Criticism of Israel is not inherently anti-Semitic. Israelis themselves criticize their own government and there is division and debate within Israel itself on the government’s approach to the Palestinian issue.
But when that criticism singles out Israel uniquely and punitively as the BDS movement does; blames the Israeli-Palestinian conflict exclusively on Israel; deliberately mischaracterizes Israeli society; ignores Israel’s unique security concerns, and devalues Jewish life by attacking Israel’s right of self-defense, that is anti-Semitism.
I believe that Dr. Davis has done and continues to do all of this. For example, she calls the security barrier that Israel built to protect both its Jewish and Arab citizens from being murdered by Palestinian suicide bombers an “apartheid wall.” This is a gross distortion that defames the world’s only majority Jewish state.

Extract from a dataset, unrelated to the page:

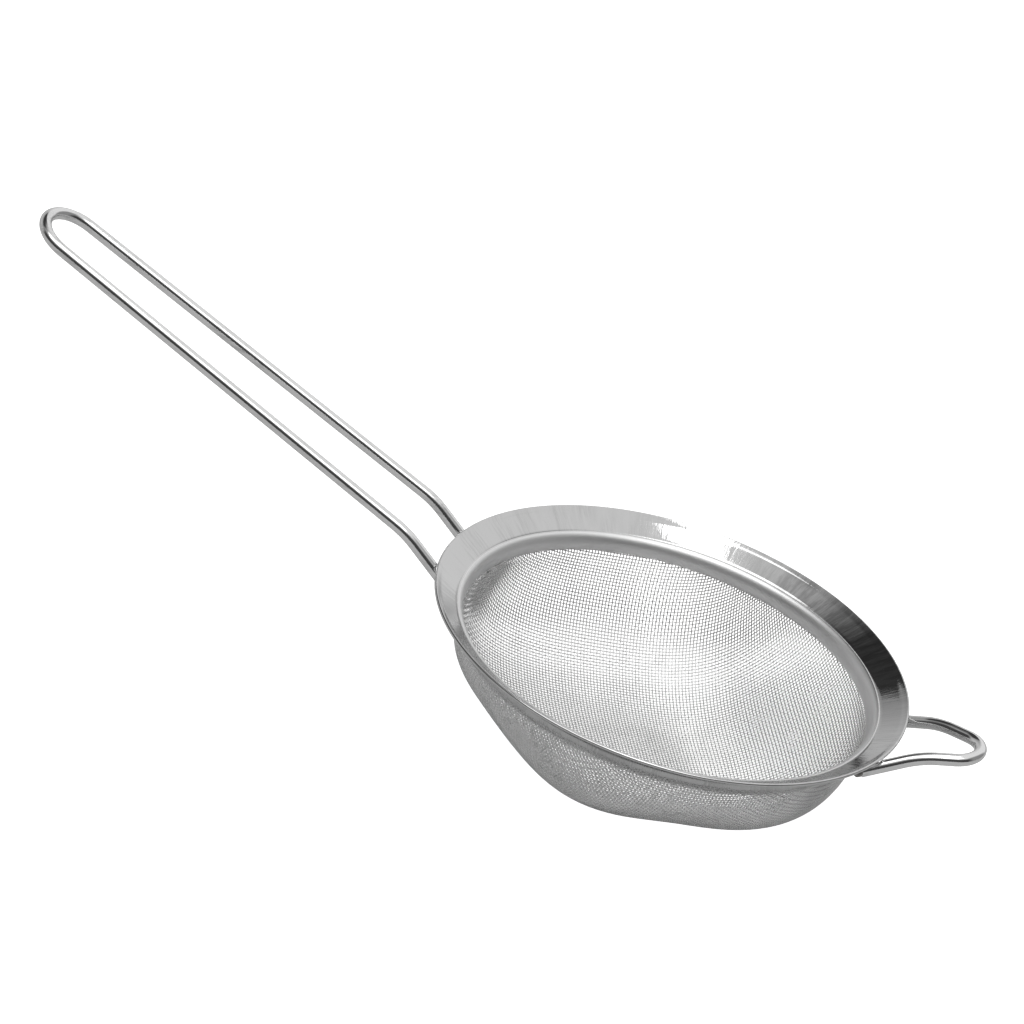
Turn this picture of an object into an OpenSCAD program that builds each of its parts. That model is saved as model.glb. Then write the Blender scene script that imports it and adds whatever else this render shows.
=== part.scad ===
// Tea strainer: a pressed steel rim with a rounded inner bead, a woven wire bowl held under it by a
// clamp band, and two bent wires welded under the rim: a long hairpin handle
// and a short rest loop that sits on the far side of the cup.
// The base of the bowl stands on Z = 0, the rim axis is Z, the handle runs
// along -X and the rest loop along +X. All sizes are millimetres.

/* [Rim] */
// Outer diameter of the rim
rim_d = 90; // [72:1:130]
// Height of the rim's outer edge above the base of the bowl
rim_h = 27.8; // [22:0.1:40]
// Width of the sloping flange, seen from above
flange_w = 4.9; // [3.5:0.1:9]
// Drop of the flange from its outer edge to the inner corner
flange_drop = 2.65; // [1.5:0.05:5]
// Height of the upright outer face of the bead below the flange
skirt_h = 1; // [0.6:0.05:4]
// Width of the inner bead, which covers the edge of the cloth
lip_w = 1.65; // [0.8:0.05:3]
// Drop of the bead's sloping underside over that width
lip_drop = 2.2; // [0.6:0.05:3.5]
// Thickness of the rim sheet
sheet_t = 0.5; // [0.3:0.05:0.8]
// Diameter of the rolled outer edge
hem_d = 0.65; // [0.6:0.05:1]
// Length of the straight edge below the rounded inner bead
bead_edge = 0.3; // [0.1:0.05:0.6]

/* [Wire bowl] */
// Thickness of the woven wire cloth
cloth_t = 0.4; // [0.25:0.05:0.8]
// Diameter of the flat base
base_d = 25; // [8:0.5:34]
// Fullness of the wall: 2 is a quarter ellipse, less is nearer to a cone
wall_full = 1.7; // [1.5:0.05:2.3]
// Thickness of the clamp band around the cloth
band_t = 0.4; // [0.3:0.05:0.8]
// Height of the clamp band
band_h = 1.2; // [0.8:0.05:1.6]

/* [Handle] */
// Diameter of the handle and rest wires
wire_d = 2.3; // [1.6:0.1:3.2]
// Distance from the rim's edge to the end of the handle, on the wire's centre line
handle_out = 89.5; // [45:0.5:150]
// Slope of the handle above the rim, in degrees
handle_slope = 18.2; // [0:0.1:30]
// Distance from the rim's edge to the handle's bend
handle_bend_out = 6.6; // [5:0.1:14]
// How much steeper than the flange the wire runs out from under the rim, in degrees
handle_lift = 5.8; // [3:0.1:15]
// Spacing of the two legs at the bend, between centre lines
handle_w = 15.6; // [11:0.1:24]
// Spacing of the two legs at the far end, between centre lines
handle_end_w = 12.9; // [9:0.1:20]

/* [Rest loop] */
// Distance from the rim's edge to the tip of the loop, on the wire's centre line
rest_out = 14; // [9.5:0.5:45]
// Distance from the rim's edge to the loop's bend
rest_bend_out = 5; // [3.5:0.1:8]
// How much steeper than the flange the wire runs out from under the rim, in degrees
rest_lift = 2.6; // [2:0.1:12]
// Slope of the loop beyond its bend, in degrees
rest_slope = 10.7; // [0:0.1:25]
// Spacing of the two legs at the rim's edge, between centre lines
rest_w = 19.2; // [16:0.1:26]
// Spacing of the two legs at the tip, between centre lines
rest_end_w = 7.2; // [5:0.1:15]
// Radius of the wire's bends at the rim
bend_r = 18; // [3:0.5:24]

/* [Fit] */
// Gap left between pieces that lie against each other
seat_gap = 0.05; // [0.02:0.01:0.1]
// Width of the weld behind each wire's end
weld_w = 1.9; // [1.2:0.1:2.4]

/* [Hidden] */
$fn = 128;

rim_r = rim_d / 2;
skirt_r = rim_r - flange_w;          // inner face of the skirt
skirt_or = skirt_r + sheet_t;        // outer face of the skirt
flange_tan = flange_drop / flange_w;
flange_a = atan(flange_tan);
under_dz = sheet_t / cos(flange_a);  // flange thickness measured along Z
skirt_z = rim_h - flange_drop - skirt_h;
lip_a = atan(lip_drop / lip_w);
lip_r = skirt_r - lip_w;             // free edge of the lip
cloth_or = skirt_or + seat_gap + cloth_t;    // cloth where it is clamped
band_ir = cloth_or + seat_gap;
band_or = band_ir + band_t;
wire_r = wire_d / 2;
wire_sides = 20;

function flange_top(r) = rim_h - (rim_r - r) * flange_tan;
function flange_under(r) = flange_top(r) - under_dz;
function lip_top(r) = skirt_z - (skirt_r - r) * tan(lip_a);
function lip_under(r) = lip_top(r) - sheet_t / cos(lip_a);

band_z1 = flange_under(band_ir) - seat_gap;
band_z0 = band_z1 - band_h;

// Shoulder of the cloth: it lies under the lip
function shoulder_in(r) = lip_under(r) - seat_gap / cos(lip_a);
function shoulder_out(r) = shoulder_in(r) - cloth_t / cos(lip_a);

// Wall of the bowl: a quarter oval from the flat base up to the shoulder
wall_r = lip_r + cloth_t + 0.1;
wall_z = shoulder_out(wall_r);
base_r = base_d / 2;
wall_steps = 18;
function wall(off, i) = let (a = 90 * i / wall_steps)
    [base_r + (wall_r - off - base_r) * pow(sin(a), 2 / wall_full),
     wall_z - (wall_z - off) * pow(cos(a), 2 / wall_full)];

// ---- sheet and cloth ----

module rim_ring() {
    hem_c = [rim_r - hem_d / 2, rim_h - hem_d / 2];
    crease_z = flange_top(skirt_r);
    edge_z = lip_top(lip_r);
    roll = crease_z - edge_z - bead_edge;
    color([0.80, 0.80, 0.79])
    rotate_extrude() union() {
        polygon(concat(
            [[hem_c[0], flange_top(hem_c[0])]],
            [for (a = [0:10:90]) [skirt_r - lip_w * sin(a), edge_z + bead_edge + roll * cos(a)]],
            [[lip_r, edge_z],
             [lip_r + sheet_t * sin(lip_a), edge_z - sheet_t * cos(lip_a)],
             [skirt_or, lip_under(skirt_or)], [skirt_or, flange_under(skirt_or)],
             [hem_c[0], flange_under(hem_c[0])]]));
        translate(hem_c) circle(d = hem_d, $fn = 48);
    }
}

module clamp_band() {
    color([0.66, 0.66, 0.66])
    rotate_extrude()
        polygon([[band_ir, band_z0], [band_or, band_z0],
                 [band_or, flange_under(band_or) - seat_gap], [band_ir, band_z1]]);
}

module mesh_bowl() {
    in_r = cloth_or - cloth_t;
    top = flange_under(in_r) - seat_gap / cos(flange_a);   // clear of the flange at its lowest
    color([0.74, 0.74, 0.74])
    rotate_extrude()
        polygon(concat(
            [[0, 0]], [for (i = [0:wall_steps]) wall(0, i)],
            [[cloth_or, shoulder_out(cloth_or)], [cloth_or, top], [in_r, top],
             [in_r, shoulder_in(in_r)], [wall_r - cloth_t, shoulder_in(wall_r - cloth_t)]],
            [for (i = [wall_steps:-1:0]) wall(cloth_t, i)], [[0, cloth_t]]));
}

// ---- bent wire ----

function unit(v) = v / norm(v);

// Points and directions along a wire that runs straight between points p and
// turns corner i + 1 on a true arc of radius r[i]
function wire_path(p, r) =
    let (n = len(p),
         u = [for (i = [0:n - 2]) unit(p[i + 1] - p[i])])
    concat([[p[0], u[0]]],
        [for (i = [0:n - 3])
            let (turn = acos(min(1, u[i] * u[i + 1])),
                 nn = unit(u[i + 1] - u[i] * (u[i] * u[i + 1])),
                 c = p[i + 1] - u[i] * r[i] * tan(turn / 2) + nn * r[i],
                 steps = max(3, ceil(turn / 7)))
            for (j = [(i > 0 && norm(p[i + 1] - p[i]) < 1.01 * (r[i] + r[i - 1])
                       && norm(p[i + 1] - p[i]) - (r[i] + r[i - 1]) * tan(turn / 2) < 0.01) ? 1 : 0 : steps])
                let (t = turn * j / steps)
                [c + r[i] * (u[i] * sin(t) - nn * cos(t)), u[i] * cos(t) + nn * sin(t)]],
        [[p[n - 1], u[n - 2]]]);

// Round wire of diameter d swept along that path
module bent_wire(p, r, d) {
    path = wire_path(p, r);
    m = len(path);
    rr = d / 2 / cos(90 / wire_sides);
    pts = [for (q = path) let (side = unit(cross([0, 0, 1], q[1])), up = cross(q[1], side))
           for (k = [0:wire_sides - 1]) let (a = 360 * (k + 0.5) / wire_sides)
               q[0] + rr * (side * cos(a) + up * sin(a))];
    function at(i, k) = i * wire_sides + k % wire_sides;
    polyhedron(pts, concat(
        [[for (k = [0:wire_sides - 1]) k]],
        [for (i = [0:m - 2]) for (k = [0:wire_sides - 1]) [at(i, k), at(i + 1, k), at(i + 1, k + 1)]],
        [for (i = [0:m - 2]) for (k = [0:wire_sides - 1]) [at(i, k), at(i + 1, k + 1), at(i, k + 1)]],
        [[for (k = [wire_sides - 1:-1:0]) (m - 1) * wire_sides + k]]));
}

module along(at, dir) {
    translate(at) rotate([0, acos(dir[2]), atan2(dir[1], dir[0])]) children();
}

// Each wire leaves from under the rim: it passes the edge just below the
// flange and the hem, and its end stops short of the clamp band.
function cross_z(a) = rim_h - max(under_dz, hem_d) - seat_gap - wire_r / cos(a);
function leg_x(w) = sqrt(rim_r * rim_r - w * w);
// Cut end of a leg that leans by a and closes by b: its nearest corner clears the band
function end_x(w, a, b) = let (c = cos(a) * cos(b + asin(w / band_or)),
                               r = band_or + seat_gap + wire_r * sqrt(1 - c * c))
    sqrt(r * r - w * w);

// Handle: two points of each leg, then the two corners of the end
hw = handle_w / 2;
he = handle_end_w / 2;
h_a = flange_a + handle_lift;
h_cross = leg_x(hw);
h_bend_x = rim_r + handle_bend_out;
h_end_x = rim_r + handle_out;
h_in_x = end_x(hw, h_a, 0);
h_bend = [h_bend_x, hw, cross_z(h_a) + (h_bend_x - h_cross) * tan(h_a)];
h_tip = [h_end_x, he, h_bend[2] + (h_end_x - h_bend_x) * tan(handle_slope)];
h_in = [h_in_x, hw, cross_z(h_a) - (h_cross - h_in_x) * tan(h_a)];
h_turn = acos(unit(h_tip - h_bend) * [0, -1, 0]);
h_end_r = he / tan(h_turn / 2);

// Rest loop: the legs close towards each other and meet in a rounded tip
rw = rest_w / 2;
r_a = flange_a + rest_lift;
r_cross = leg_x(rw);
r_bend_x = rim_r + rest_bend_out;
r_tip_x = rim_r + rest_out;
rest_slant = (rw - rest_end_w / 2) / (r_tip_x - r_cross);
function rest_half(x) = rw - (x - r_cross) * rest_slant;
r_in_x = end_x(rest_half(sqrt(pow(band_or + wire_r, 2) - rw * rw)), r_a, atan(rest_slant));
r_bend = [r_bend_x, rest_half(r_bend_x), cross_z(r_a) + (r_bend_x - r_cross) * tan(r_a)];
r_tip = [r_tip_x, rest_half(r_tip_x), r_bend[2] + (r_tip_x - r_bend_x) * tan(rest_slope)];
r_in = [r_in_x, rest_half(r_in_x), cross_z(r_a) - (r_cross - r_in_x) * tan(r_a)];
r_turn = acos(unit(r_tip - r_bend) * [0, -1, 0]);
r_end_r = r_tip[1] / tan(r_turn / 2);
r_rise = acos(unit(r_bend - r_in) * unit(r_tip - r_bend));
r_room = norm(r_tip - r_bend) - r_tip[1] - 0.2;     // what the tip leaves for the bend
r_bend_r = min(bend_r, r_room / tan(r_rise / 2));

function flip(p) = [p[0], -p[1], p[2]];
function back(p) = [-p[0], p[1], p[2]];

module handle_wire() {
    p = [h_in, h_bend, h_tip, flip(h_tip), flip(h_bend), flip(h_in)];
    color([0.84, 0.84, 0.84])
    bent_wire([for (q = p) back(q)], [bend_r, h_end_r, h_end_r, bend_r], wire_d);
}

module rest_wire() {
    p = [r_in, r_bend, r_tip, flip(r_tip), flip(r_bend), flip(r_in)];
    color([0.84, 0.84, 0.84])
    bent_wire(p, [r_bend_r, r_end_r, r_end_r, r_bend_r], wire_d);
}

// ---- welds ----

// Wedge of weld between the cut end of a wire and the clamp band behind it
module weld(p_in, p_out) {
    dir = unit(p_out - p_in);
    c = norm([dir[0], dir[1]]);
    top = [-dir[2], c] * wire_r - [c, dir[2]] * seat_gap;
    foot = [dir[2], -c] * wire_r - [c, dir[2]] * seat_gap;
    z0 = band_z0 - p_in[2];
    color([0.55, 0.54, 0.52])
    difference() {
        translate(p_in) rotate([0, 0, atan2(dir[1], dir[0])]) rotate([90, 0, 0])
            linear_extrude(weld_w, center = true)
                polygon([top, foot, [-0.6 * wire_r, z0], [-4, z0], [-4, top[1]]]);
        translate([0, 0, band_z0 - 10]) cylinder(r = band_or, h = 20, $fn = 256);
    }
}

module handle_weld_left() { weld(back(h_in), back(h_bend)); }
module handle_weld_right() { weld(back(flip(h_in)), back(flip(h_bend))); }
module rest_weld_left() { weld(r_in, r_bend); }
module rest_weld_right() { weld(flip(r_in), flip(r_bend)); }

rim_ring();
clamp_band();
mesh_bowl();
handle_wire();
rest_wire();
handle_weld_left();
handle_weld_right();
rest_weld_left();
rest_weld_right();
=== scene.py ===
import math

import bpy
import bmesh
import numpy as np
from mathutils import Matrix, Vector


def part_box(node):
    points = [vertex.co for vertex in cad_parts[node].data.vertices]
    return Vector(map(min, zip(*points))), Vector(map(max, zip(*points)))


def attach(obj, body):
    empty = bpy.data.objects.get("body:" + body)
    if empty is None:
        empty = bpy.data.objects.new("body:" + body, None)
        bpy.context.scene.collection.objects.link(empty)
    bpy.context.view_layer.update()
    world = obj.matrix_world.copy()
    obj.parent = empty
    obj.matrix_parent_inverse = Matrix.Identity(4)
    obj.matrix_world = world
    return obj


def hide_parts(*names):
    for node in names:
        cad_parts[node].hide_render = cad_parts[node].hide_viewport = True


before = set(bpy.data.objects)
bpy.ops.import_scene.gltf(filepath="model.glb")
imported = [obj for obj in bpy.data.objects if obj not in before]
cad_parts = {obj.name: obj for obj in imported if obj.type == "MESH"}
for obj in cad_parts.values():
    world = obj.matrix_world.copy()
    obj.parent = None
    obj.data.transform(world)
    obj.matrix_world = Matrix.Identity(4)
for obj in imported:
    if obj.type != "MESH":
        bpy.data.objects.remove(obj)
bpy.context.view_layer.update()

scene = bpy.context.scene
MM = 0.001

# ---- sizes, in millimetres; the overall ones come from the frame ----
rim_low, rim_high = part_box("rim_ring")
band_low, band_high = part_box("clamp_band")
RIM_R = (rim_high.x - rim_low.x) / 2 / MM
RIM_H = rim_high.z / MM
BAND_R = (band_high.x - band_low.x) / 2 / MM
BAND_Z0, BAND_Z1 = band_low.z / MM, band_high.z / MM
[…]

Do I think Angela Davis should be offered the Shuttlesworth Award? Based on the criteria, no. Do I respect those in the Birmingham community, including those who are African-American and those who are not, who believe this daughter of our city should be honored? The answer is yes.
Do we all love our community and have much in common despite differences of opinion on this issue? I believe the answer is yes.
Richard Friedman is Executive Director of the Birmingham Jewish Federation.